Intensive fur farms produce tons of manure, producing greenhouse emissions, nutrients flows, loss of biodiverstiy and attracting armies of flies. Waste runoff from intensive fur factory farms is a major pollution problem, contaminating soil and waterways.
Protests of rural communities against the negative impact of fur factory farms on their regions are common around the globe. Complaints by local residents centre on issues as smell, flies, noise and water pollution, disrupting rural life and lowering property values and tourism revenues.
To increase low-cost production, the fur industry targets countries where environmental regulations are weak and enforcement is less strict. Johan Kaarens, one of the first mink breeders to invest in Poland in 2000, typically said:
‘People accept you here. In The Netherlands you are starting to feel more and more like a criminal.’
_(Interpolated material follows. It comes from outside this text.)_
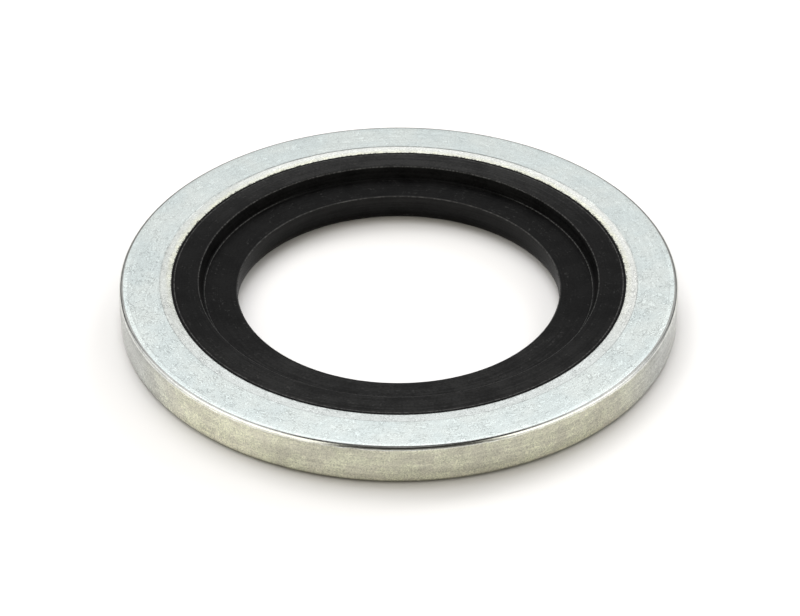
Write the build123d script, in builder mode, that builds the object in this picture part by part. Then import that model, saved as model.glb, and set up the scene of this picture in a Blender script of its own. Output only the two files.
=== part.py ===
from build123d import *
import os

# Self-centring bonded seal for a 1/4 inch parallel pipe thread, whose crests are 13.16 mm across:
# a flat steel washer with a moulded rubber ring bonded in its bore.
# The seal lies flat. The origin is the centre of its underside, and +Z runs up its axis.
# All lengths are in millimetres.

# Steel ring
ring_dia = 20.0
ring_thickness = 1.5
rolled_edge_radius = 0.18   # blanked and barrelled outer edges
bond_dia = 16.28            # bore of the steel, where the rubber is bonded
land_width = 0.38           # coined land round the bore, where the mould closes on the steel
land_depth = 0.03
land_slope_width = 0.04     # radial width of the slope from the land up to the face

# Rubber seal: sealing band, steep wall, ledge, centring web and bore, from the outside in
shoulder_width = 0.12       # the band rises from the land to the face over this width
band_inner_dia = 14.41
crest_bevel = 0.05          # inner edge of the band
ledge_outer_dia = 14.06     # foot of the wall
ledge_width = 0.07
ledge_height = 0.05         # above the web
riser_width = 0.03          # radial width of the short slope from the ledge to the web
web_recess = 0.45           # depth of the web's top below the face of the steel
bore_dia = 11.56            # just over the thread's root, so that the thread holds the web on centre
bore_top_bevel = 0.04
bore_foot_dia = 12.04       # the bore opens out to this at the underside, and so leads the thread in
bore_flare_height = 0.24    # where the straight bore and the slope of its foot would meet, unrounded
bore_flare_radius = 0.8     # rounding between the two

# Radii and heights worked out from the dimensions above
ring_radius = ring_dia / 2
bond_radius = bond_dia / 2
land_radius = bond_radius + land_width
face_radius = land_radius + land_slope_width
land_height = ring_thickness - land_depth
shoulder_radius = bond_radius - shoulder_width
band_inner_radius = band_inner_dia / 2
wall_foot_radius = ledge_outer_dia / 2
ledge_inner_radius = wall_foot_radius - ledge_width
riser_foot_radius = ledge_inner_radius - riser_width
web_height = ring_thickness - web_recess
bore_radius = bore_dia / 2
bore_foot_radius = bore_foot_dia / 2


def corner(section, radius, height):
    """The corner of a section that stands at this radius and height."""
    return section.vertices().sort_by_distance((radius, height))[0]


# Blanked steel washer, the same on both faces
with BuildPart() as steel_ring:
    with BuildSketch(Plane.XZ) as ring_section:
        with BuildLine():
            Polyline(
                (bond_radius, land_depth),
                (bond_radius, land_height),
                (land_radius, land_height),
                (face_radius, ring_thickness),
                (ring_radius, ring_thickness),
                (ring_radius, 0),
                (face_radius, 0),
                (land_radius, land_depth),
                close=True,
            )
        make_face()
        outer_corners = ring_section.vertices().group_by(Axis.X)[-1]
        fillet(outer_corners, rolled_edge_radius)
    revolve(axis=Axis.Z)
steel_ring.part.label = "steel_ring"

# Moulded rubber ring: stepped above, flat below, level with the steel on both sides
with BuildPart() as rubber_seal:
    with BuildSketch(Plane.XZ) as seal_section:
        with BuildLine():
            Polyline(
                (bond_radius, land_depth),
                (bond_radius, land_height),
                (shoulder_radius, ring_thickness),
                (band_inner_radius, ring_thickness),
                (wall_foot_radius, web_height + ledge_height),
                (ledge_inner_radius, web_height + ledge_height),
                (riser_foot_radius, web_height),
                (bore_radius, web_height),
                (bore_radius, bore_flare_height),
                (bore_foot_radius, 0),
                (shoulder_radius, 0),
                close=True,
            )
        make_face()
        chamfer(corner(seal_section, band_inner_radius, ring_thickness), crest_bevel)
        chamfer(corner(seal_section, bore_radius, web_height), bore_top_bevel)
        fillet(corner(seal_section, bore_radius, bore_flare_height), bore_flare_radius)
    revolve(axis=Axis.Z)
rubber_seal.part.label = "rubber_seal"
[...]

Foreign investors set out to exploit countries with poor economies, such as Poland, Latvia and Lithuania, by building intensive fur factory farms in rural areas, degrading local ecosystems and village life.
Over 90% of fur produced in Poland is exported to foreign markets. Barbara Skubiszewska, resident of Bronowice, a rural village where one of Europe’a largest mink fur farms was built in 2015, said:
‘Polish women can’t afford these coats. What we can afford, though, is to smell the stench coming from the farm, and to put up with flies.’